* [Task directions]:
Copy every line that holds "follow".

— begin Supplied information —

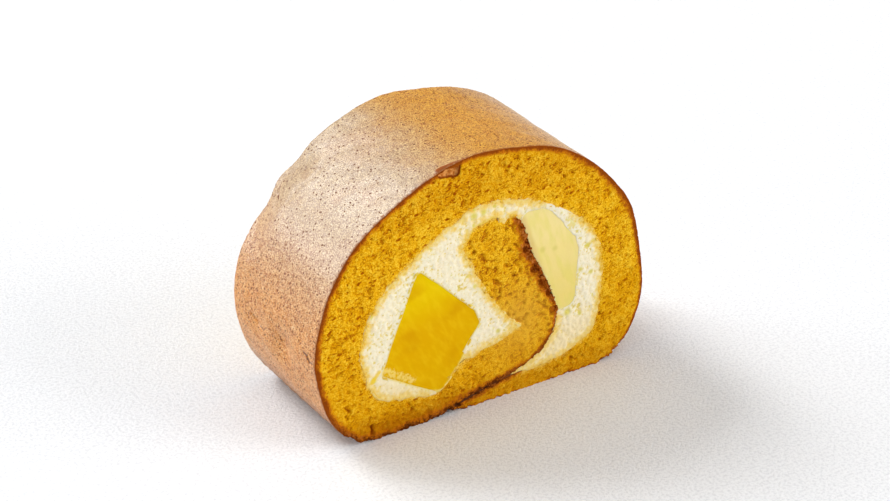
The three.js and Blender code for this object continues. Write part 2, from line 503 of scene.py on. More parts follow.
def hollow_weights(piece):
    """How deep each vertex lies in a hollow of the crust, as a share of the deepest one."""
    where = places(piece) / MM
    arm = where[:, [0, 2]] - CORE
    turn = np.degrees(np.arctan2(arm[:, 1], arm[:, 0])) % 360
    depth = np.zeros(len(where))
    for centre, y, middle_depth, spread, reach in HOLLOWS:
        off_round, off_along = (turn - centre) / spread, (where[:, 1] - y) / reach
        depth += middle_depth * np.exp(-(off_round ** 2) - off_along ** 2)
    station, crustward = along_sheet(where[:, [0, 2]])
    depth[~crustward | (station < RING_START)] = 0
    return depth / max(hollow[2] for hollow in HOLLOWS)


def nearness(where, start, end, reach, edge):
    """1 within reach of the line from start to end, falling to 0 over the edge's width beyond it."""
    start, end = np.array(start), np.array(end)
    run = end - start
    gap = where - start
    share = np.clip(gap @ run / (run @ run), 0, 1)
    distance = np.linalg.norm(gap - share[:, None] * run, axis=1)
    return np.clip((reach + edge - distance) / edge, 0, 1)


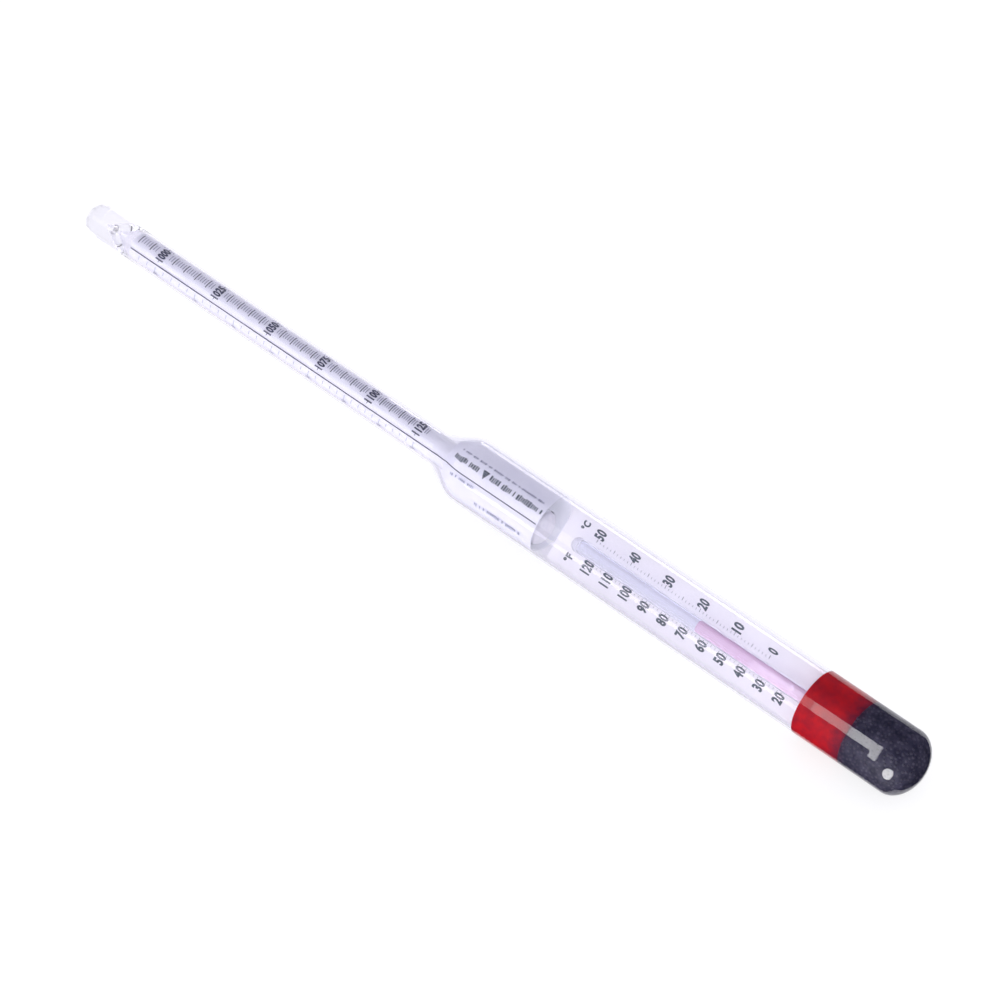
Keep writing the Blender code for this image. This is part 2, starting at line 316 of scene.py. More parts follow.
def add_bump(tree, shader, source, strength, depth):
    bump = tree.nodes.new("ShaderNodeBump")
    bump.inputs["Strength"].default_value = strength
    bump.inputs["Distance"].default_value = depth * MM
    link(tree, source, bump.inputs["Height"])
    link(tree, bump.outputs["Normal"], shader.inputs["Normal"])


def glass_material(name, tint, shade, draw_lines):
    """Clear glass that lets lamplight through to what is inside it."""
    material, tree, shader = new_material(name)
    shader.inputs["Base Color"].default_value = (*tint, 1.0)
    shader.inputs["Transmission Weight"].default_value = 1.0
    shader.inputs["Roughness"].default_value = 0.0
    shader.inputs["IOR"].default_value = 1.47
    add_bump(tree, shader, add_noise(tree, 260.0, 2.0, (0.12, 1.0, 1.0)), draw_lines, 0.05)
    path = tree.nodes.new("ShaderNodeLightPath")
    clear = tree.nodes.new("ShaderNodeBsdfTransparent")
    clear.inputs["Color"].default_value = (*shade, 1.0)
    mix = tree.nodes.new("ShaderNodeMixShader")
    link(tree, path.outputs["Is Shadow Ray"], mix.inputs["Fac"])
    link(tree, shader.outputs["BSDF"], mix.inputs[1])
    link(tree, clear.outputs["BSDF"], mix.inputs[2])
    link(tree, mix.outputs["Shader"], tree.nodes["Material Output"].inputs["Surface"])
    return material


def paper_material(name, colour, dull, grain=0.25, painted_glow=0.0):
    """Paper: fine fibres, a faint cloudiness, and a painted glow that stands in for the light that comes
    through from its other side.
    """
    material, tree, shader = new_material(name)
    fibres = add_noise(tree, 2600.0, 4.0, (0.45, 1.0, 1.0))
    clouds = add_noise(tree, 160.0, 3.0)
    cloudy = blend_colours(tree, spread(tree, clouds, 0.0, 1.0), colour, dull)
    speck = tuple(0.93 * part for part in dull)
    flecked = blend_colours(tree, spread(tree, fibres, 0.0, 0.45, 0.45, 0.8), cloudy, speck)
    link(tree, flecked, shader.inputs["Base Color"])
    link(tree, spread(tree, fibres, 0.75, 0.95), shader.inputs["Roughness"])
    shader.inputs["Specular IOR Level"].default_value = 0.3
    shader.inputs["Emission Color"].default_value = (*colour, 1.0)
    shader.inputs["Emission Strength"].default_value = painted_glow
    add_bump(tree, shader, fibres, grain, 0.03)
    return material


def ink_material(name, colour, thin):
    """Printing ink that has sunk unevenly into the paper. The same material also paints the dark shadow
    along the rolls' seams.
    """
    material, tree, shader = new_material(name)
    patches = add_noise(tree, 1500.0, 4.0)
    link(tree, blend_colours(tree, spread(tree, patches, 0.0, 1.0, 0.4, 0.75), colour, thin),
         shader.inputs["Base Color"])
    link(tree, spread(tree, patches, 0.45, 0.75), shader.inputs["Roughness"])
    return material


def cotton_material():
    material, tree, shader = new_material("cotton")
    fluff = add_noise(tree, 900.0, 6.0)
    link(tree, blend_colours(tree, spread(tree, fluff, 0.0, 1.0), (0.80, 0.80, 0.86), (0.93, 0.92, 0.95)),
         shader.inputs["Base Color"])
    shader.inputs["Roughness"].default_value = 0.95
    shader.inputs["Sheen Weight"].default_value = 0.4
    add_bump(tree, shader, fluff, 0.6, 0.15)
    return material


def spirit_material(name, colour, deep, clarity):
    material, tree, shader = new_material(name)
    drift = add_noise(tree, 350.0, 2.0, (0.2, 1.0, 1.0))
    link(tree, blend_colours(tree, spread(tree, drift, 0.0, 1.0), colour, deep), shader.inputs["Base Color"])
    shader.inputs["Roughness"].default_value = 0.08
    shader.inputs["IOR"].default_value = 1.36
    shader.inputs["Transmission Weight"].default_value = clarity
    return material


def along(tree, first, last):
    """Share from 0 at the first distance below the tip to 1 at the last."""
    split = tree.nodes.new("ShaderNodeSeparateXYZ")
    place_node = tree.nodes.new("ShaderNodeTexCoord")
    link(tree, place_node.outputs["Object"], split.inputs["Vector"])
    return spread(tree, split.outputs["X"], 0.0, 1.0, x_at(first), x_at(last))


def wander(tree, share, scale, amount):
    """The same share, made uneven by a noise."""
    add = tree.nodes.new("ShaderNodeMath")
    add.operation = "MULTIPLY_ADD"
    add.inputs[1].default_value = amount
    link(tree, add_noise(tree, scale, 3.0), add.inputs[0])
    link(tree, share, add.inputs[2])
    return add.outputs["Value"]


# The stretch over which the wax darkens, and the one over which the ballast is reddened by it.
WAX_DARKENS = (WAX_END - 5.0, WAX_END + 3.0)
WAX_SOAKS = (SHOT_TOP - 2.5, SHOT_TOP + 2.5)


def wax_material():
    """Red sealing wax, which darkens where it has run in among the shot."""
    material, tree, shader = new_material("red_wax")
    clouds = add_noise(tree, 420.0, 4.0)
    red = blend_colours(tree, spread(tree, clouds, 0.0, 1.0), (0.55, 0.002, 0.010), (0.31, 0.001, 0.015))
    depth = wander(tree, along(tree, *WAX_DARKENS), 700.0, 0.7)
    share = spread(tree, depth, 0.0, 1.0, 0.45, 1.25)
    link(tree, blend_colours(tree, share, red, (0.040, 0.004, 0.030)), shader.inputs["Base Color"])
    shader.inputs["Roughness"].default_value = 0.5
    shader.inputs["Specular IOR Level"].default_value = 0.2
    return material


def ballast_material(name, dark, light, reddened, shine):
    """Near-black and mottled, with some red wax on it just below the plug."""
    material, tree, shader = new_material(name)
    clouds = add_noise(tree, 420.0, 4.0)
    mottled = blend_colours(tree, spread(tree, clouds, 0.0, 1.0, 0.36, 0.66), dark, light)
    depth = wander(tree, along(tree, *WAX_SOAKS), 600.0, 0.8)
    near = spread(tree, depth, 1.0, 0.0, 0.3, 1.2)
    link(tree, blend_colours(tree, near, mottled, reddened), shader.inputs["Base Color"])
    shader.inputs["Roughness"].default_value = 0.5
    shader.inputs["Specular IOR Level"].default_value = shine
    return material


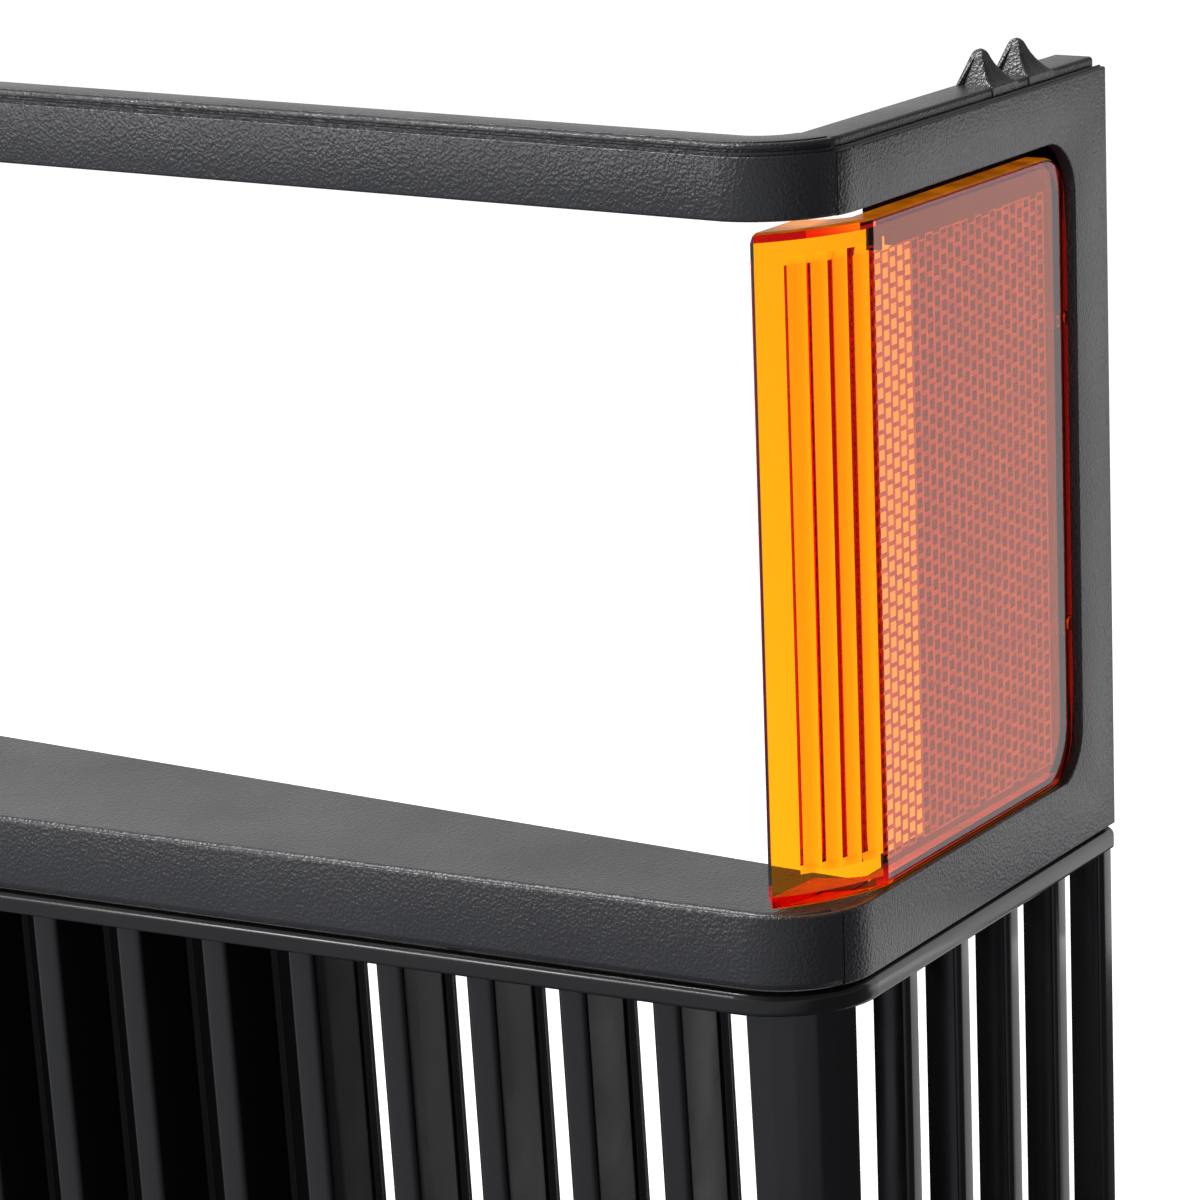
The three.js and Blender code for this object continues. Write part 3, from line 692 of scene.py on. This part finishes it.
# %% The bent sheet
LENS_BOTTOM = SHELF_TOP + 0.3
LENS_TOP = TOP_BAR[0] - 3.5
LENS_IN = 2.3
LENS_WALL = 2.5
LENS_REAR = WINDOW_REAR - 0.3
LENS_CORNER_RADIUS = 12
TURN = 35
FLUTES = (0.24, 0.952)
FLUTE_COUNT = 4
FLUTE_STEPS = 6
STRIPS_BEFORE = 3
lens_start = Vector((18, 7.5))
lens_turn = Vector((LENS_IN, TURN))
bulge = 2.2
chord = lens_turn - lens_start
face_radius = (chord.length_squared / 4 + bulge**2) / (2 * bulge)
inwards = Vector((-chord.y, chord.x)).normalized()
if inwards.x < 0:
    inwards = -inwards
face_centre = (lens_start + lens_turn) / 2 + inwards * (face_radius - bulge)
face_arc = math.degrees(2 * math.asin(chord.length / (2 * face_radius)))
spin_centre = at(face_centre.x, face_centre.y, 0)

lens = bmesh.new()
edge = lens.edges.new([lens.verts.new(at(*lens_start, z)) for z in (LENS_BOTTOM, LENS_TOP)])
flute_strips = FLUTE_COUNT * FLUTE_STEPS
arcs = [(FLUTES[0], STRIPS_BEFORE), (FLUTES[1] - FLUTES[0], flute_strips), (1 - FLUTES[1], 1)]
for share, steps in arcs:
    swung = bmesh.ops.spin(
        lens, geom=[edge], cent=spin_centre, axis=(0, 0, 1), dvec=(0, 0, 0),
        angle=math.radians(face_arc * share), steps=steps, use_merge=False, use_duplicate=False,
    )
    edge = next(g for g in swung["geom_last"] if isinstance(g, bmesh.types.BMEdge))
grown = bmesh.ops.extrude_edge_only(lens, edges=[edge])["geom"]
rear = [g for g in grown if isinstance(g, bmesh.types.BMVert)]
for vert in rear:
    vert.co.y = FRONT + LENS_REAR * MM
bmesh.ops.bevel(
    lens, geom=rear, offset=LENS_CORNER_RADIUS * MM, segments=8, profile=0.5, affect="VERTICES", material=-1
)
print(f"lens front radius {face_radius:.1f} mm over {face_arc:.1f} degrees")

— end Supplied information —

* [Result for this exercise]:
The three.js and Blender code for this object continues. Write part 2, from line 503 of scene.py on. More parts follow.
Keep writing the Blender code for this image. This is part 2, starting at line 316 of scene.py. More parts follow.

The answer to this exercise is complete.